In this configuration of the oblique laser beams, the initial alignment thereof becomes more complex. Since the conventional alignment fixture in the form of a rectangular beam has a small but substantial thickness, and the target apertures in the distal end thereof extend transversely through the fixture, the fixture itself introduces self-obstruction with the oblique laser beams particularly at small or acute included angles therebetween.
In order to effectively use the conventional alignment fixture with the oblique laser beams, one of the two cover plates is removed for removing the self-blocking effect thereof, and the target sheets are simply taped into the exposed through hole against the remaining cover plate. The so-modified alignment fixture is then conventionally used in the alignment procedure, with the oblique laser beams having elliptical projections on the target sheets due to the relative inclination therewith.
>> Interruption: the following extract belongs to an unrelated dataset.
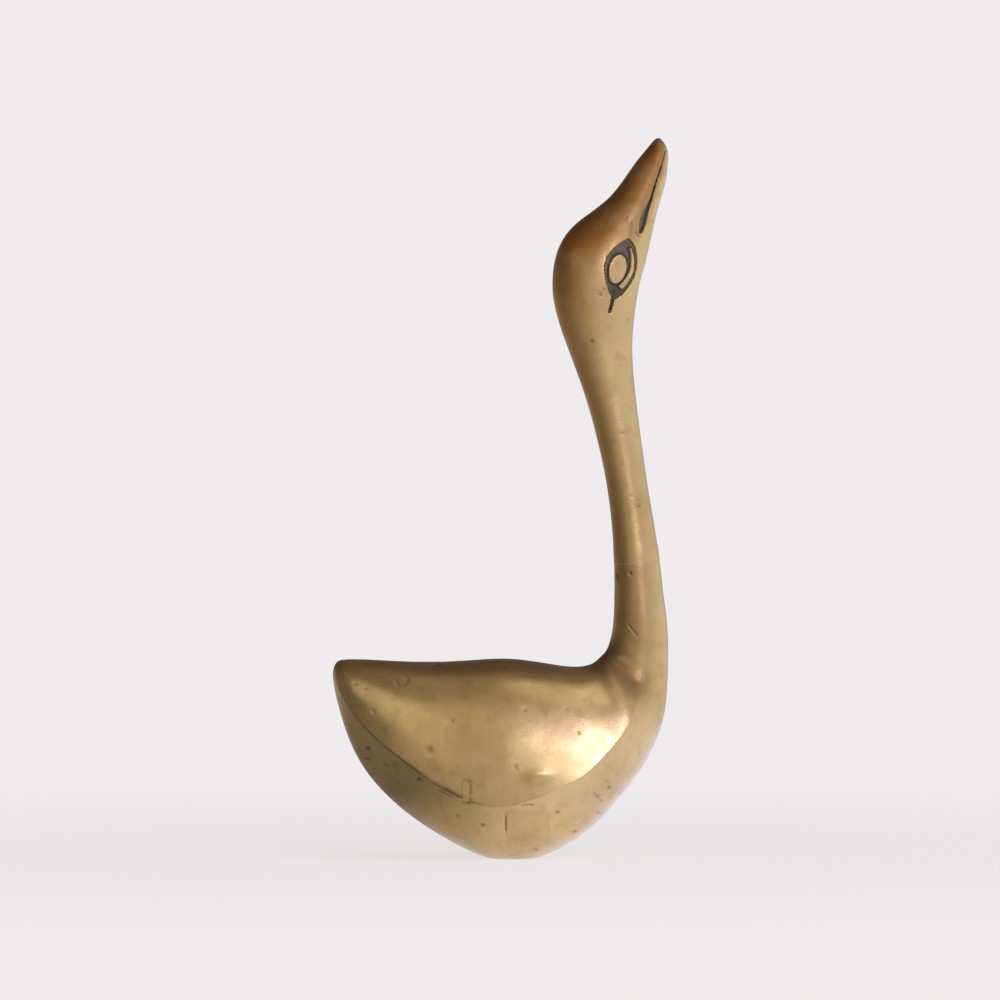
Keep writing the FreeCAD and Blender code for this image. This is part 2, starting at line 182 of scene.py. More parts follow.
def skin_grid(u, t, side, deeper=0.0):
    """Points of the skin in mm: u along the bird, t from 0 on the back over 1 on the ridge to 2 below.
    With a depth given, the points lie that much deeper, on the inside of the wall."""
    held = smooth_run(rib_at, skin_ribs, u)
    if deeper:
        across = held[:, 6] - held[:, 0]
        across /= np.linalg.norm(across, axis=1)[:, None]
        share = np.clip((held[:, 3, 1] - deeper) / held[:, 3, 1], 0.05, 1)
        middle = (held[:, 0] + held[:, 6]) / 2
        depth = np.linalg.norm(held[:, 6] - held[:, 0], axis=1)
        squeeze = (depth - 2 * deeper) / depth
        held = middle[:, None] + (held - middle[:, None]) * squeeze[:, None, None]
        held[:, :, 1] *= (share / squeeze)[:, None]
    t = np.broadcast_to(t, (len(u), np.shape(t)[-1]))
    lower = t > 1
    s = np.where(lower, t - 1, t)
    weights = [(1 - s) ** 3, 3 * s * (1 - s) ** 2, 3 * s ** 2 * (1 - s), s ** 3]
    points = np.zeros(t.shape + (3,))
    for k, weight in enumerate(weights):
        points += np.where(lower[..., None], held[:, None, k + 3], held[:, None, k]) * weight[..., None]
    points[..., 1] *= side
    return points


def outward(points, side, closed=False):
    """Unit vectors that stand square on a grid of skin points."""
    padded = np.concatenate([points[:, -1:], points, points[:, :1]], axis=1) if closed else points
    along = np.gradient(padded, axis=0)
    round_about = np.gradient(padded, axis=1)
    square = np.cross(along, round_about) * side
    if closed:
        square = square[:, 1:-1]
    return square / np.maximum(np.linalg.norm(square, axis=2), 1e-9)[..., None]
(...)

The elliptical laser beam projections increase the difficulty of aligning the opposite beams, and the alignment process requires iteration by replacing the marked target sheets with clean sheets again taped into the fixture hole. However, taping and untaping of the target sheets lacks accuracy or repeatability of location and further complicates the alignment procedure.
The alignment procedure for the oblique laser beams can therefore require up to about a half a day which is a substantial expenditure of time, which is typically repeated each and every day of the laser shock peening process for ensuring accuracy thereof. The alignment procedure therefore increases the overall time for laser shock peening the multitude of workpieces, and correspondingly increases the cost of manufacture.
Accordingly, it is desired to provide an improved laser shock peening target for reducing time of alignment of oblique laser beams.